## Stated task
Reproduce, please, only the lines from the first line below to the line containing "on the face.", inclusive.

## Data
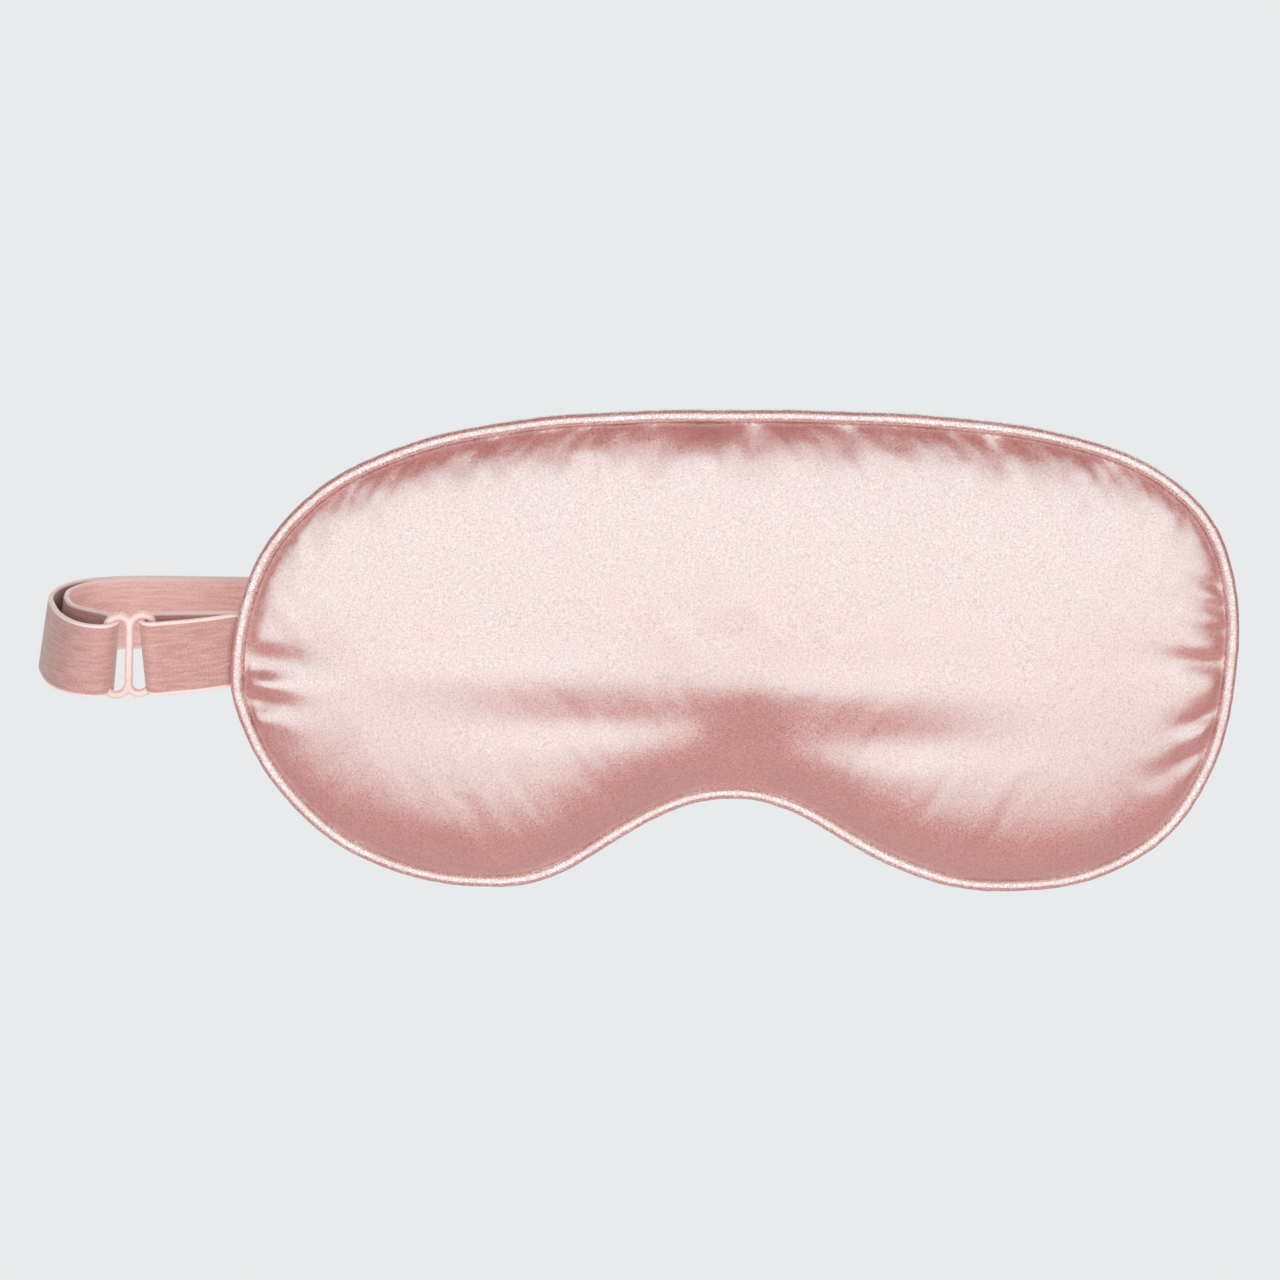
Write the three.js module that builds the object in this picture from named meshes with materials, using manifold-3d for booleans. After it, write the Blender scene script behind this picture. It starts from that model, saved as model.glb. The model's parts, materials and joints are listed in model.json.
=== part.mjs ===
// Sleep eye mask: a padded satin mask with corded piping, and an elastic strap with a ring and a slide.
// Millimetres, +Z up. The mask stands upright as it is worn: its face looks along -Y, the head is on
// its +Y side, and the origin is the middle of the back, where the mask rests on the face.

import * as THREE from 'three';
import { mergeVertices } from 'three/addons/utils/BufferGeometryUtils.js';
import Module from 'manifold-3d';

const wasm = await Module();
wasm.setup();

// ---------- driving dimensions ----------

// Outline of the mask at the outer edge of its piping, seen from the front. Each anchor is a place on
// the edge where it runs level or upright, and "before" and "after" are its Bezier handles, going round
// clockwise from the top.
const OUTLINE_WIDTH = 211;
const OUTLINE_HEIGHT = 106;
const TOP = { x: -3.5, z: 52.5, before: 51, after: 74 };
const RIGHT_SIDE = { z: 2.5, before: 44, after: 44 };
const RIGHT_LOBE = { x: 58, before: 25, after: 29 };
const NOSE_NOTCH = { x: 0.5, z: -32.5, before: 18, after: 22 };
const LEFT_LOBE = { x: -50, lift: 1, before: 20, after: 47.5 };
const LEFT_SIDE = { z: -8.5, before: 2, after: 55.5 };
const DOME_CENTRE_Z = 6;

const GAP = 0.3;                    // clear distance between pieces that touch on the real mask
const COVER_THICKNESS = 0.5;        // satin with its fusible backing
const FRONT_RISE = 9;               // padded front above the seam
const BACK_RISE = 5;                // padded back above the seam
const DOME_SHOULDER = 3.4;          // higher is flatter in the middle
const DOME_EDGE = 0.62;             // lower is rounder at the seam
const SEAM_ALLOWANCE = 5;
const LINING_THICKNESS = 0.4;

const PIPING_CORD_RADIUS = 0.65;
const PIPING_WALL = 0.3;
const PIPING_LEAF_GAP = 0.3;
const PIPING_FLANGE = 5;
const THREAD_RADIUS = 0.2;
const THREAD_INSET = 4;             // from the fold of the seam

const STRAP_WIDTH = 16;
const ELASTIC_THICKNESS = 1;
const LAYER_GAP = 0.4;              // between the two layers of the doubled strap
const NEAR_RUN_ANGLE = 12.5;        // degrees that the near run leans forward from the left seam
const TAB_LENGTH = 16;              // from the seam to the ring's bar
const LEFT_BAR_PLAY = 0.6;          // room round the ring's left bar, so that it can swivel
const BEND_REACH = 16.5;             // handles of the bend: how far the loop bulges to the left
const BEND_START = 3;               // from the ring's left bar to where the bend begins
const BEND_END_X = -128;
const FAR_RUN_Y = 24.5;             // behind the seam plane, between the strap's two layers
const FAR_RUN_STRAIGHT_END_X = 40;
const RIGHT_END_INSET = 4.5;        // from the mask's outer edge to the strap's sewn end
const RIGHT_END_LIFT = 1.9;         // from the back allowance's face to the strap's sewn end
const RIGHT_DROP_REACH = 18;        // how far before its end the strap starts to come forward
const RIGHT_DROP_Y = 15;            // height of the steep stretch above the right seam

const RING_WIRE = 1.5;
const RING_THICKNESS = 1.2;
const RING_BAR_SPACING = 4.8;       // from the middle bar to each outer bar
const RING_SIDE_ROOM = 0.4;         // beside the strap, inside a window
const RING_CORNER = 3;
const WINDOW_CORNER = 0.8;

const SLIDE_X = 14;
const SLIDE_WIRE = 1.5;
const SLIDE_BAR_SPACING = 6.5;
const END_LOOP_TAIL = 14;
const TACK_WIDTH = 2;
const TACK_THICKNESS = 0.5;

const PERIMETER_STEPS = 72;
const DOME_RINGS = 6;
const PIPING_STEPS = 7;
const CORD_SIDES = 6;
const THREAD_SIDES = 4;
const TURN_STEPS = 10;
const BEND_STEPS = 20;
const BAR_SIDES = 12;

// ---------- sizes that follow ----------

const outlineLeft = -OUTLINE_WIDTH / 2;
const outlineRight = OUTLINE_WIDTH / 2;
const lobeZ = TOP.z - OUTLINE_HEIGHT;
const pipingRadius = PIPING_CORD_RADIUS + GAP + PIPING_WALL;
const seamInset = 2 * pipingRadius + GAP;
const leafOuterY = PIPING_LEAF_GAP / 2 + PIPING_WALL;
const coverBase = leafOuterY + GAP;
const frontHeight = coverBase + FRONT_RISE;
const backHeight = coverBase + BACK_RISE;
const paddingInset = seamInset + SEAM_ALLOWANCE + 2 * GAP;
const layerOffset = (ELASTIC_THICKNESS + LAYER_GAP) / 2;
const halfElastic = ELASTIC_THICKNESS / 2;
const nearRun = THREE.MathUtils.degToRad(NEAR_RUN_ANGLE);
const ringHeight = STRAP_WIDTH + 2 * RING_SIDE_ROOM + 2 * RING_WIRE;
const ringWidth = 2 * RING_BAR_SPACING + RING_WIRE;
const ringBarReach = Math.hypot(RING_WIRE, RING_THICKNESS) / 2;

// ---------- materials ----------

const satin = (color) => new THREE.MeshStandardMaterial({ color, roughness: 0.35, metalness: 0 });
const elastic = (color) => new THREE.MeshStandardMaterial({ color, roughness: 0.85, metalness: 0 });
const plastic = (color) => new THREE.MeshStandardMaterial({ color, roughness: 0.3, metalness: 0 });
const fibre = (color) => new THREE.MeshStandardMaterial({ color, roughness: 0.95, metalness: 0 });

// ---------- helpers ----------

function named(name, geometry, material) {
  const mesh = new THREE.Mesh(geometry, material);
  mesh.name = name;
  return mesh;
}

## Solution
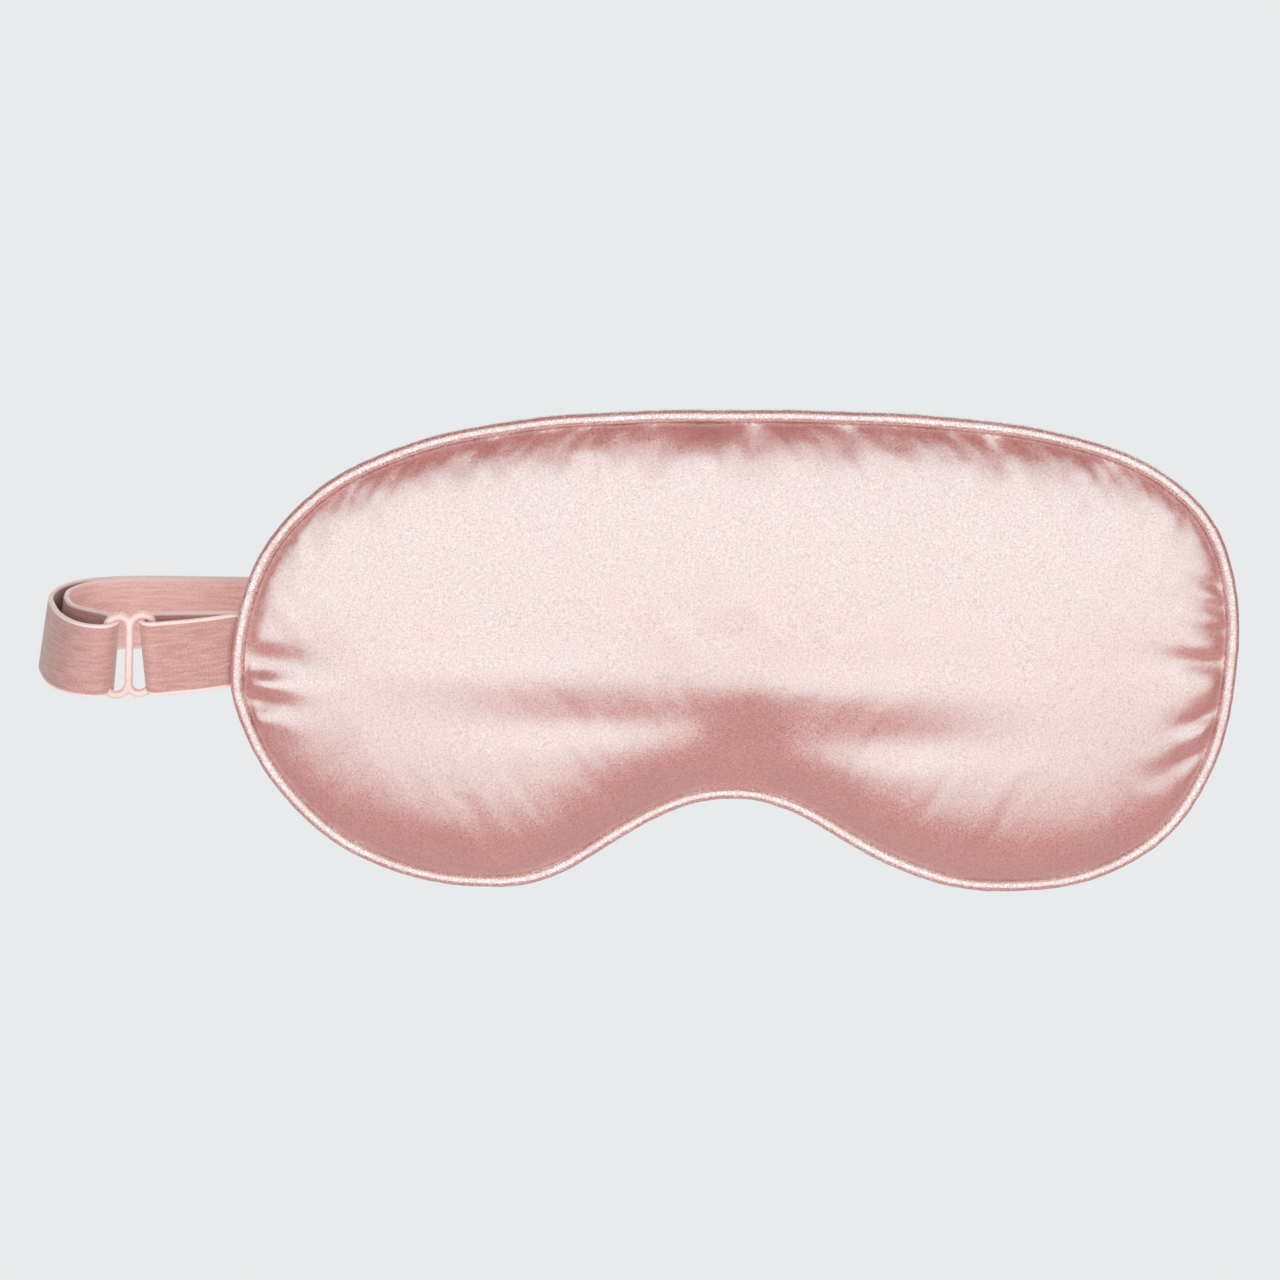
Write the three.js module that builds the object in this picture from named meshes with materials, using manifold-3d for booleans. After it, write the Blender scene script behind this picture. It starts from that model, saved as model.glb. The model's parts, materials and joints are listed in model.json.
=== part.mjs ===
// Sleep eye mask: a padded satin mask with corded piping, and an elastic strap with a ring and a slide.
// Millimetres, +Z up. The mask stands upright as it is worn: its face looks along -Y, the head is on
// its +Y side, and the origin is the middle of the back, where the mask rests on the face.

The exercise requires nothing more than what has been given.